The Global Plan of Action on Public Health, Innovation and Intellectual Property (GSPOA) was carefully negotiated at the World Health Organization (WHO). We urge Member States and the WHO to focus on areas of consensus in the GSPOA, and to prioritize policies that will promote access to medicines while also strengthening the global innovation system. Also, Member States and the WHO should intensify its trilateral cooperation with WIPO and WTO to foster a better understanding of the linkage between public health and intellectual property policies.
“Sexual and reproductive health, and reproductive rights” is a term that has accumulated connotations that inaccurately promote abortion or a right to abortion. As affirmed in the Geneva Consensus Declaration by countries representing every region of the globe, each nation has the sovereign right to implement related programs and activities consistent with their laws and policies, without external pressure or interference. We fully support the provision of quality health care to women and girls around the world without promoting abortion.
The UN must respect the independent mandates of other processes and institutions, including trade negotiations, and must not involve itself in decisions and actions in other forums, including at the WTO.
The United States welcomes the human rights references in this text, but it is regrettable that the final text does not contain even one mention of human rights defenders. Additionally, the United States works to counter racial discrimination, xenophobia, and all other forms of intolerance. Rather than seeking restrictions on expression as a means of addressing intolerance or hate speech, the United States advocates for robust protections for speech, as well as the enforcement of appropriate legal regimes that deal with discriminatory acts and hate crimes.
Lastly, with regard to this resolution’s references to the 2030 Agenda for Sustainable Development and the Sendai Framework, we addressed our concerns in our General Statement delivered on November 18, 2020.
In spite of the litany of issues we raised, we thank the core group for their work on this year’s resolution. We continue to be concerned, however, by the lack of inclusivity inherent in the drafting and consultation of this resolution. This year we note that the procedure was particularly rushed and seemed to favor a specific adoption date rather than being a properly negotiated text. We would strongly encourage reflection by core group members, and particularly next year’s chair, on more appropriate timelines that allow for truly meaningful consultation with the wider UN membership, both in New York and Geneva. For example, we recommend taking advantage of this being a General Assembly resolution to begin negotiations in early December, so as to avoid overlap with the adoptions of 2C and 3C, and to provide adequate time for meaningful negotiation, rather than to be tied to a fixed date of adoption. In the context of COVID-19, the stakes are too high for this resolution not to reflect important aspects of the international response or the voices of all UN member states. This, of course, will continue to be the case in 2021, and we look forward to improved working methods next year and in the years to come.
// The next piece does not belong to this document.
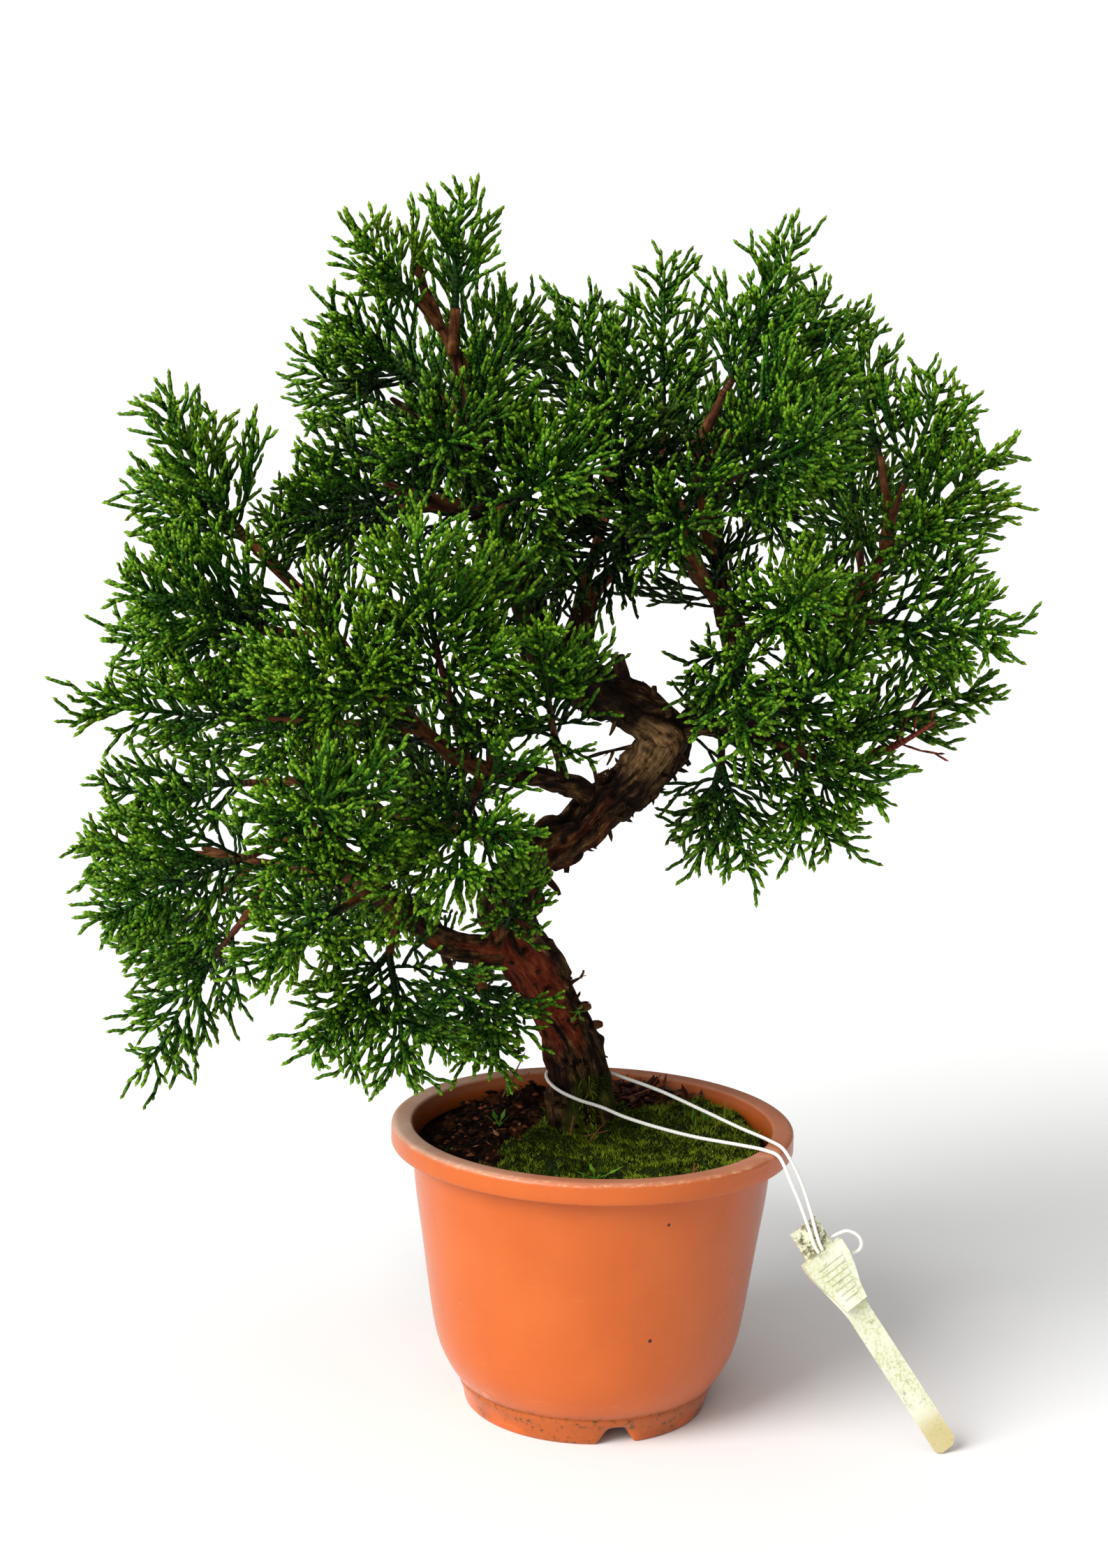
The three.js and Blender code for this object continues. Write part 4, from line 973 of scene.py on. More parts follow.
def pot_marks(spots, inside):
    """Dirt in the crease and on the foot, a painted shadow under the band, pale scratches and a painted
    highlight on the rim's edge, dust on the edges, and painted shade inside.
    """
    z, r = spots[:, 2], np.hypot(spots[:, 0], spots[:, 1])
    foot = smoothstep(16, 6, z) * (r > 43) * smoothstep(-0.5, 0.4, noise(spots, 9, 3))
    crease = stripe(z, CREASE_HEIGHT, 1.5) * (r < 52) * 0.9
    # A painted shadow just under the rim band
    painted_band_shadow = stripe(z, POT_HEIGHT - RIM_BAND - 0.2, 0.8) * (r > 67) * 0.35
    scratched = stripe(z, CREASE_HEIGHT + 3.1, 2.4) * (r < 54) * smoothstep(0, 0.4, noise(spots, 12, 4))
    # A painted highlight along the rim's outer top edge
    painted_rim_glint = 0.8 * stripe(z, POT_HEIGHT - 0.7, 0.5) * (r > 73.2)
    dust = smoothstep(106.2, 107.6, z) * (r > 66) + smoothstep(103, 107, z) * inside * 0.5
    dry = 0.4 + 0.75 * smoothstep(-5, -68, spots[:, 0])
    return {
        "grime_and_shade": np.clip(crease + foot + painted_band_shadow, 0, 1),
        "chalk_and_glint": scratched + painted_rim_glint,
        "dust": np.clip(dust, 0, 1) * dry,
        # Painted shade down the inside wall, growing from the rim downwards
        "inside_shade": inside * smoothstep(105, 95, z) * 0.85,
    }


def cut_drains(made):
    """Three round holes through the pot's floor."""
    cutters = []
    for turn in np.radians(NOTCH_DEGREES):
        place = world((DRAIN_RING * math.cos(turn), DRAIN_RING * math.sin(turn), FLOOR_TOP))
        bpy.ops.mesh.primitive_cylinder_add(
            vertices=40, radius=DRAIN_RADIUS / 1000, depth=DRAIN_CUT / 1000, location=tuple(place))
        cutters.append(bpy.context.object)
    for cutter in cutters:
        modifier = made.modifiers.new("drain", "BOOLEAN")
        modifier.object = cutter
        modifier.operation = "DIFFERENCE"
        modifier.solver = "EXACT"
        bpy.context.view_layer.objects.active = made
        bpy.ops.object.modifier_apply(modifier=modifier.name)
        bpy.data.objects.remove(cutter)


# Soil, moss and what grows on it

def litter_heap(x, y):
    """How much higher the litter lies where it is heaped up behind the moss and at the left."""
    behind = smoothstep(36, 52, y) * smoothstep(-4, 14, x) * smoothstep(62, 50, x)
    left = smoothstep(10, 50, y) * smoothstep(4, -14, x) * smoothstep(-62, -48, x)
    clod = np.exp(-((x - CLOD_PLACE[0]) ** 2 + (y - CLOD_PLACE[1]) ** 2) / 22)
    return HEAP_BEHIND * behind + HEAP_LEFT * left + CLOD_HEIGHT * clod


def from_trunk(x, y):
    return np.hypot(x - TRUNK_FOOT[0], y - TRUNK_FOOT[1])


def soil_top(x, y):
    rough = np.sin(x * 0.31 + 1) * np.cos(y * 0.27) + 0.6 * np.sin(x * 0.13 - y * 0.19)
    return SOIL_LEVEL + 2.4 * np.exp(-from_trunk(x, y) / 22) + 0.7 * rough


def moss_top(x, y, edge):
    """The carpet's upper side: cushions on cushions, thinned out towards its edge."""
    places = flat(x, y)
    waves = 1.6 * np.sin(x * 0.16 + 0.6) * np.sin(y * 0.2 - 0.4) + np.maximum(0, x) * 0.012
    cushions = noise(places, 5.5, 10) * 1.5 + cushion_noise(places) * 0.6
    return soil_top(x, y) - MOSS_SUNK + (MOSS_DEEP + 2 + waves + cushions) * edge


def cushion_noise(places):
    return noise(places, 2.1, 11)


def inside_moss(x, y):
    """How far places lie inside the moss's ragged edge, negative outside."""
    return inside_edge(x, y, MOSS_EDGE) + noise(flat(x, y), 7, 8) * 3


def clear_of_trunk(x, y):
    """How far places lie from the trunk's middle, give or take a ragged edge."""
    return from_trunk(x, y) + noise(flat(x, y), 5, 9) * 3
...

While I speak on behalf of the United States, I know we are not alone in our concerns about the need to urgently address fundamental questions about the origin and spread of COVID-19. We strongly urge all parties involved to commit to greater transparency and progress in the origins investigation.
Now in relation to the resolution on the UN Decade for Healthy Ageing, the United States is pleased to join consensus on this resolution. We would like to thank Chile and Japan for their constructive process throughout the negotiations.
We would like to note that the United States submitted a notice of withdrawal from the World Health Organization, which will become effective on July 6, 2021. As such, we dissociate from references to the World Health Organization in OP4.
With regard to this resolution’s references to the 2030 Agenda for Sustainable Development, we addressed our concerns in our General Statement delivered on November 18, 2020.